When you should NOT switch platforms

If you're barely making your first sales and still validating product
If you've done fewer than 50 orders a month and still don't know which is your winning product, switching platforms is noise. Focus on finding the product, not optimizing the tool.
If your team doesn't have time to relearn the dashboard this month
A proper migration takes between two and four weeks of real attention. If you're in the middle of a launch, in peak season, or with your team maxed out, hold off. Better to migrate well in February than badly in November.
How Whatalo fits into this conversation
Whatalo was born thinking about this market. It's not a generic platform adapted to the region: it's a platform designed for how selling happens in LATAM today.
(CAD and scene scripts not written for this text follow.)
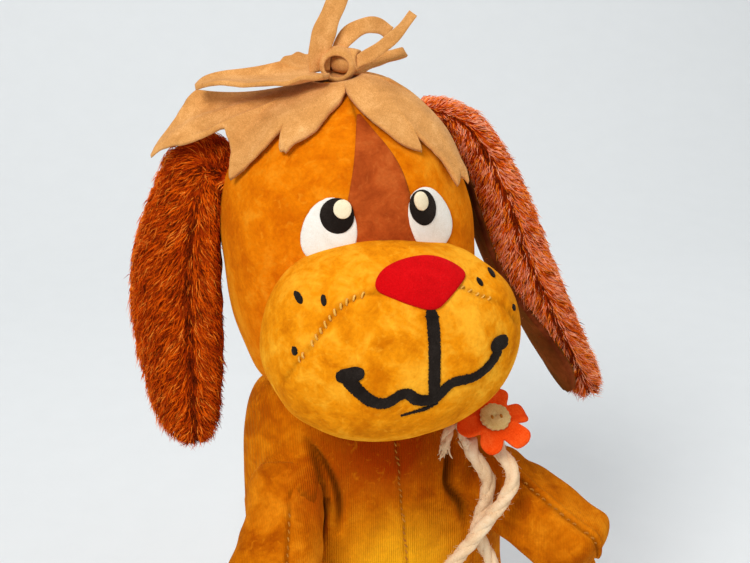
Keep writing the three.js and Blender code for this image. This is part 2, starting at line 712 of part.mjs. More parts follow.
// The smooth lining, a thin skin over the ear's flat side that faces the head or the back.
function earLining(ear) {
  const place = (grow) => (u, v) => {
    const section = earSection(ear, ear.hang, 0.13 + 0.81 * v, 1, LAST_EAR_SIZE);
    return earPoint(section, rad(-58 + 116 * u), grow);
  };
  return wall(6, 9, place(2 * GAP + 0.9), place(2 * GAP));
}

function earParts(name) {
  const ear = EARS[name];
  return [
    part(`${name}_ear_root`, cut(earLoft(ear, ear.root, 0, 1, 3), headInPlace(ROUND_GAP)), MATERIALS.pile),
    part(`${name}_ear_pile`, earLoft(ear, ear.hang, 1, LAST_EAR_SIZE, 11), MATERIALS.pile),
    part(`${name}_ear_lining`, earLining(ear), MATERIALS.brown),
  ];
}

// ---- the yarn tie and the flower ----------------------------------------------------------

// A closed ring of yarn that lies on the glove's shoulders; grow thickens it.
function tieYarn(grow = 0) {
  const [rings, sides] = [28, 8];
  const half = TIE.thickness / 2 + grow;
  const points = [];
  const triangles = [];
  for (let i = 0; i < rings; i++) {
    const angle = (2 * Math.PI * i) / rings;
    const height = TIE.height + SHOULDER_RISE * Math.cos(angle) ** 2;
    for (let k = 0; k < sides; k++) {
      const out = half * Math.cos((2 * Math.PI * (k + 0.5)) / sides);
      points.push(new THREE.Vector3(
        (TIE.halfWidth + out) * Math.cos(angle),
        GLOVE_CENTRE_Y + (TIE.halfDepth + out) * Math.sin(angle),
        height + half * Math.sin((2 * Math.PI * (k + 0.5)) / sides),
      ));
    }
  }
  for (let i = 0; i < rings; i++) {
    const next = (i + 1) % rings;
    for (let k = 0; k < sides; k++) {
      const turn = (k + 1) % sides;
      triangles.push([i * sides + k, next * sides + k, next * sides + turn]);
      triangles.push([i * sides + k, next * sides + turn, i * sides + turn]);
    }
  }
  return closed(points, triangles);
}

const KNOT = { centre: [20, -31.5, 144.6], radii: [4.4, 3.6, 3.4] };

function tieKnot() {
  const knot = new THREE.SphereGeometry(1, 12, 8).scale(...KNOT.radii).translate(...KNOT.centre);
  return cut(knot, tieYarn(GAP));
}

function flowerParts() {
  const { petals, reach, hub } = FLOWER;
  const ring = (height) => (u, v) => {
    const angle = 2 * Math.PI * u;
    const lobe = 1 - 0.27 * Math.abs(Math.cos((petals * angle) / 2)) ** 3;
    const r = 1.2 + (reach * lobe - 1.2) * v;
    return new THREE.Vector3(r * Math.cos(angle), r * Math.sin(angle), height - 0.6 * v * v);
  };
  const group = new THREE.Group();
  group.add(part('flower_petals', wall(36, 2, ring(FELT), ring(0), true), MATERIALS.orange));
  const centre = new THREE.CylinderGeometry(hub, hub, FELT, 18).rotateX(Math.PI / 2);
  centre.translate(0, 0, FELT * 1.5 + GAP);
  group.add(part('flower_centre', centre, MATERIALS.tan));
  group.position.set(...FLOWER.centre);
  group.quaternion.setFromUnitVectors(new THREE.Vector3(0, 0, 1), vec(FLOWER.normal).normalize());
  return group;
}

// ---- assembly -----------------------------------------------------------------------------

function part(name, geometry, material) {
  const mesh = new THREE.Mesh(geometry, material);
  mesh.name = name;
  return mesh;
}

function headGroup() {
  const group = new THREE.Group();
  group.add(part('head_left_cover', headCover(-1), MATERIALS.gold));
  group.add(part('head_right_cover', headCover(1), MATERIALS.gold));
  group.add(part('head_stuffing', headStuffing(), MATERIALS.fill));
  group.add(part('finger_tube', fingerTube(), MATERIALS.board));
  group.add(part('forehead_blaze', foreheadBlaze(), MATERIALS.brown));
  group.add(part('muzzle_upper_cover', muzzleCover(8, MUZZLE_SEAM - 0.3), MATERIALS.gold));
  group.add(part('muzzle_lower_cover', muzzleCover(MUZZLE_SEAM + 0.3, 172), MATERIALS.gold));
  group.add(part('muzzle_stuffing', muzzleStuffing(), MATERIALS.fill));
  group.add(part('nose', nose(), MATERIALS.red));
  group.add(part('mouth_line', mouth(), MATERIALS.black));
  group.add(...EYES.flatMap(eyeParts), ...whiskerDots(), ...hairParts(), ...topknotParts());
  placeHead(group);
  return group;
}

function placeHead(object) {
  const { yaw, roll, pitch } = HEAD_TURN;
  object.rotation.set(rad(pitch), rad(roll), rad(yaw), 'ZYX');
  object.position.copy(NECK);
}

// The head's outer shape where it stands in the puppet, as a cutting tool.
function headInPlace(grow) {
  const holder = new THREE.Group();
  placeHead(holder);
  holder.updateMatrix();
  return eggSolid(HEAD, grow).applyMatrix4(holder.matrix);
}

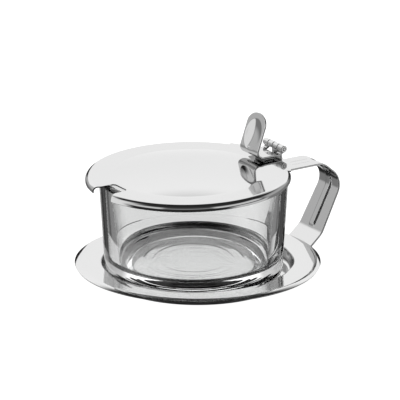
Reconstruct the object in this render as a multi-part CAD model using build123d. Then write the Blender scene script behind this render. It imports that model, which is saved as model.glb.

What we solve without plugins or per-sale commission
- Native cash on delivery, not patched with apps
- One-step checkout optimized for mobile
- Order bumps and quantity offers included
- Abandoned cart recovery without an extra app
- Visual drag-and-drop page builder
- Meta Pixel + Conversions API and TikTok Pixel integrated out of the box
- Spreadsheet sync, webhooks for n8n, Zapier, or Make
- Public REST API
- Multi-store with custom domain
- Zero per-sale commission: you only pay the monthly fee
What we don't do and you should know before trying
We're not a solution for stores with more than 50,000 SKUs and complex multi-warehouse inventory logic. We don't have a marketplace of a thousand third-party apps, because our bet is that the important things should come native. If your model depends on very specific configurations you've already patched together, evaluate before migrating.
Next step
Take 30 minutes this week. Calculate the real 12-month cost of your current platform, adding commissions and apps. Compare it with an alternative that covers short checkout, cash on delivery, and a native pixel. If the difference justifies the change, set up a pilot store and measure for 30 days. The numbers decide, not opinions.